Frankly, as often as I have seen this kind of crude utilitarianism in my 28 years in Moscow, I continue to be astonished when I encounter it. It reaches the kind of low-blow propaganda – rather on the level one hears in the U.S. these days from, say, Donald Trump, Ted Cruz or Sarah Palin and their ilk – that is so blatant and transparent, that you can’t believe anyone would actually resort to it. For the record, this particular quote is offered up as part of a program called Russia, My History, which is now underway at the Historical Park of the All-National Exhibition of Economic Achievements.
But, back now to that literary campaign I encountered on the Filyovskaya Line. (Unfortunately, I did not get photos of it or of the kids’ literary paradise on the circle line – I was not yet doing this blog; it didn’t occur to me to photograph them.) This one was extremely short-lived. In fact, I saw it just once, even though I then traveled that line with some regularity. I don’t know if it was just a try-out on a single train, or if it was a larger program that was abandoned quickly, but it was gone virtually as soon as it began. It was also my favorite of them all. You see, the interior of every car in the train I rode was painted deep red, and every free centimeter of space was covered in photographs of Vladimir Mayakovsky. There were all manners of photos of him reciting poetry, making drawings, talking to friends, reading books, sitting in chairs, standing at podiums. You name it, it was there. I, Nikolai Erdman’s biographer, was especially gratified when I noticed right before my face, a photo of Mayakovsky standing next to Vsevelod Meyerhold and Erdman. Other photos had him with other greats – Boris Pasternak, Dmitry Shostakovich, Sergei Eisenstein – and it was then, even then, right there in that metro car, that I began to wonder seriously about this curious exhibit. If you think about it, every individual I mention here was, to one extent or another, at serious odds with the Soviet cause – at least at some point in their lives. Meyerhold was executed. Erdman and Pasternak’s literary output was seriously curtailed. Shostakovich and Eisenstein found themselves doing the bidding of the state against their will. At least to anyone who knew, there was something downright seditious about this whole thing, which, of course, made it especially delicious. What a shame I never saw it again, nor had the opportunity to photograph it…
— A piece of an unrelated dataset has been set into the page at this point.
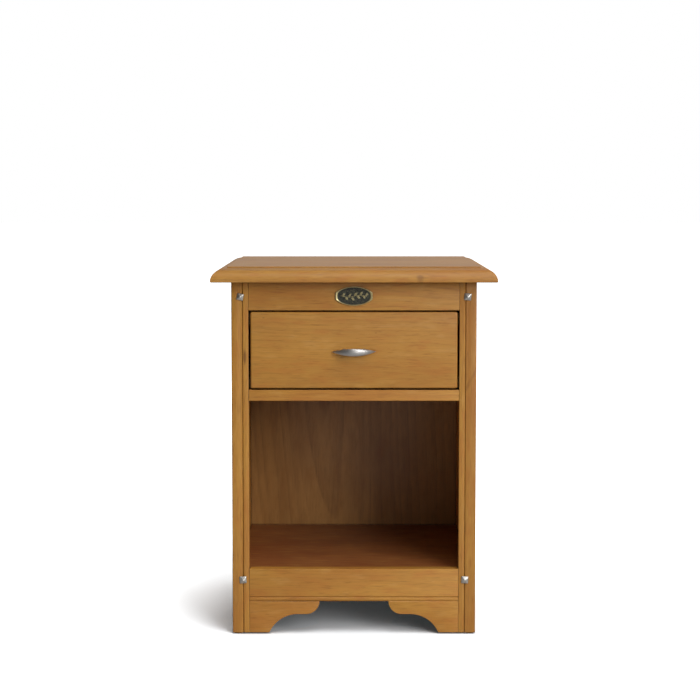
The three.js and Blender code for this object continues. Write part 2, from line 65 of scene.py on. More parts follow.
class Graph:
    """Writes one node tree. Most methods add nodes and return the last one's output."""

    def __init__(self, tree):
        self.tree = tree
        tree.nodes.clear()

    def feed(self, socket, value):
        if isinstance(value, bpy.types.NodeSocket):
            self.tree.links.new(value, socket)
        else:
            socket.default_value = value

    def add(self, kind, inputs=None, output=0, **settings):
        node = self.tree.nodes.new(kind)
        for key, value in settings.items():
            setattr(node, key, value)
        for name, value in (inputs or {}).items():
            self.feed(node.inputs[name], value)
        return node.outputs[output]

    def math(self, operation, *values):
        return self.add("ShaderNodeMath", dict(enumerate(values)), operation=operation)

    def vector(self, operation, *values, output=0):
        return self.add("ShaderNodeVectorMath", dict(enumerate(values)), output, operation=operation)

    def combine(self, x, y, z):
        return self.add("ShaderNodeCombineXYZ", {0: x, 1: y, 2: z})

    def separate(self, vector):
        first = self.add("ShaderNodeSeparateXYZ", {0: vector})
        return dict(zip("xyz", first.node.outputs))

    def place(self):
        """Where a point is in its own object, in metres."""
        return self.add("ShaderNodeTexCoord", output="Object")

    def noise(self, vector, scale, detail=2.0, seed=0.0):
        """Noise with one scale for each axis, or one for all."""
        scales = scale if isinstance(scale, tuple) else (scale, scale, scale)
        inputs = {
            "Vector": self.vector("MULTIPLY", vector, scales),
            "W": seed,
            "Scale": 1.0,
            "Detail": detail,
        }
        return self.add("ShaderNodeTexNoise", inputs, noise_dimensions="4D")

    def span(self, value, low, high, to_low=0.0, to_high=1.0, smooth=True):
        """Maps low..high to to_low..to_high, clamped."""
        kind = "SMOOTHSTEP" if smooth else "LINEAR"
        inputs = {
            "Value": value,
            "From Min": low,
            "From Max": high,
            "To Min": to_low,
            "To Max": to_high,
        }
        return self.add("ShaderNodeMapRange", inputs, interpolation_type=kind)

    def blend(self, factor, a, b):
        """Colour a turning into colour b. The Mix node has a set of sockets for each kind of data."""
        node = self.tree.nodes.new("ShaderNodeMix")
        node.data_type = "RGBA"
        for index, value in ((0, factor), (6, a), (7, b)):
            self.feed(node.inputs[index], value)
        return node.outputs[2]

    def curve(self, value, stops):
        """A grey ramp through (position, level) stops."""
        output = self.add("ShaderNodeValToRGB", {0: value})
        elements = output.node.color_ramp.elements
        while len(elements) < len(stops):
            elements.new(0.5)
        for element, (position, level) in zip(elements, stops):
            element.position = position
            element.color = (level, level, level, 1)
        return output

    def bump(self, height, distance, strength):
        inputs = {"Height": height, "Distance": distance, "Strength": strength}
        return self.add("ShaderNodeBump", inputs)

    def length(self, vector):
        return self.vector("LENGTH", vector, output="Value")

    def grey(self, level):
        """A number as a colour or vector with three equal parts."""
        return self.combine(level, level, level)

    def outer_edges(self, radius):
        """1 on outer edges and 0 on flats, from how far a rounded normal turns away."""
        rounded = self.add("ShaderNodeBevel", {"Radius": radius}, samples=BEVEL_SAMPLES)
        normal = self.add("ShaderNodeNewGeometry", output="Normal")
        kept = self.vector("DOT_PRODUCT", rounded, normal, output="Value")
        return self.span(kept, *EDGE_COSINES)

    def recesses(self, reach):
        """1 deep in joints and corners and 0 in the open."""
        inputs = {"Distance": reach}
        seen = self.add("ShaderNodeAmbientOcclusion", inputs, "AO", samples=RECESS_SAMPLES)
        return self.span(seen, *RECESS_SKY)

    def finish(self, shader, kind="ShaderNodeOutputMaterial"):
        out = self.tree.nodes.new(kind)
        self.tree.links.new(shader, out.inputs["Surface"])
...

Far more common, of course, is the use of art to buck up the patriotism of the lumpen proletariat. The Aksakov quote, appearing as Russia continues to pursue military objectives in Syria and Ukraine, is, perhaps, extreme. But I was not the least surprised to see patriotic, war-themed poems by Mikhail Lermontov suddenly appear in metro cars shortly after Russia went to war with Ukraine. The last photo above and the three following were all taken in June 2014. They show a series of Lermontov’s war poems plastered just above the eye-level of any standing passenger, though banked conveniently to point them toward anyone seated as well. (One photo shows a woman in a red jacket looking at a biographical text about Lermontov affixed next to the door.) The poem pictured in the last photo below reads,
And he said, his eyes a-flashing,
“Men! Isn’t Moscow behind us?
Then let’s die near Moscow,
As our brothers died!”
And we promised to die
And we kept our oath of honor
During the Battle of Borodino.
Perhaps my favorite photo is the one immediately above. Click on it to enlarge it and then look it over well. That’s what a subway car in a time of “petty,” “dirty” wars looks like.
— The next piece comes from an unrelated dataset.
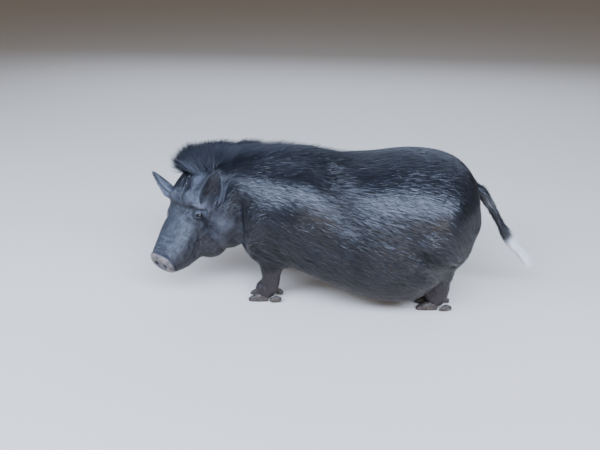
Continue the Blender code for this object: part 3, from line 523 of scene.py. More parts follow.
# %% [markdown]
# ## The skin under the coat
#
# The solids reach out to the tips of the lying coat, so the skin lies a little deeper: 3 mm on the body,
# where the bristles are long, and about 1 mm on the face and feet. The disc of the snout gets its relief
# here too: a rim, a dished middle, faint spokes towards the edge, and the creases that ring the snout
# behind it. The face is divided into smaller triangles first, to hold all this. The trunk has far more than
# its gentle curves need, so a decimate thins it there and leaves the face alone.

# %% The relief of the disc
# The rim's place along the disc's own way from the poll, its half width and height
DISC_RIM, DISC_RIM_WIDE, DISC_RIM_HIGH = 0.218, 0.007, 0.0035

# The creases behind the rim: how far behind it and how deep each is, and the half width of all
RIM_CREASES, CREASE_WIDE = ((0.0090, 0.0040), (0.0185, 0.0020), (0.0280, 0.0014)), 0.0030

# The face of the disc: the height of its middle, its half width and half height, the depth of the dish, the
# height of the raised edge with its place and half width as shares of the disc, and the spokes
DISC_HEIGHT, DISC_HALF, DISC_DISH = -0.185, (0.040, 0.027), 0.0028
DISC_EDGE, EDGE_AT, EDGE_WIDE = 0.0014, 0.86, 0.10
DISC_SPOKE, SPOKES = 0.0003, 24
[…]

Finally, there is the photo I offer at the top. It was taken in May of 2013, before this blog began, although I was apparently beginning to suspect I might one day need photos like this. A whole series of texts bearing patriotically religious messages went up over metro escalators at this time. I remember seeing quotes from Alexander Solzhenitsyn and Leo Tolstoy, in addition to the one I photographed of Fyodor Dostoevsky proclaiming, “Christianity is the Russian land’s only refuge from all of its evils.”
I don’t recall now if the Solzhenitsyn and Tolstoy quotes were as provocative (or as double-edged) as this one, but this clearly made me want to save it for posterity.
There is something of the train wreck in these things. Something lurid, distasteful, obnoxious and impossible to ignore. The problem is that when art is turned into a weapon it can only be a weapon. There is no room then left for art.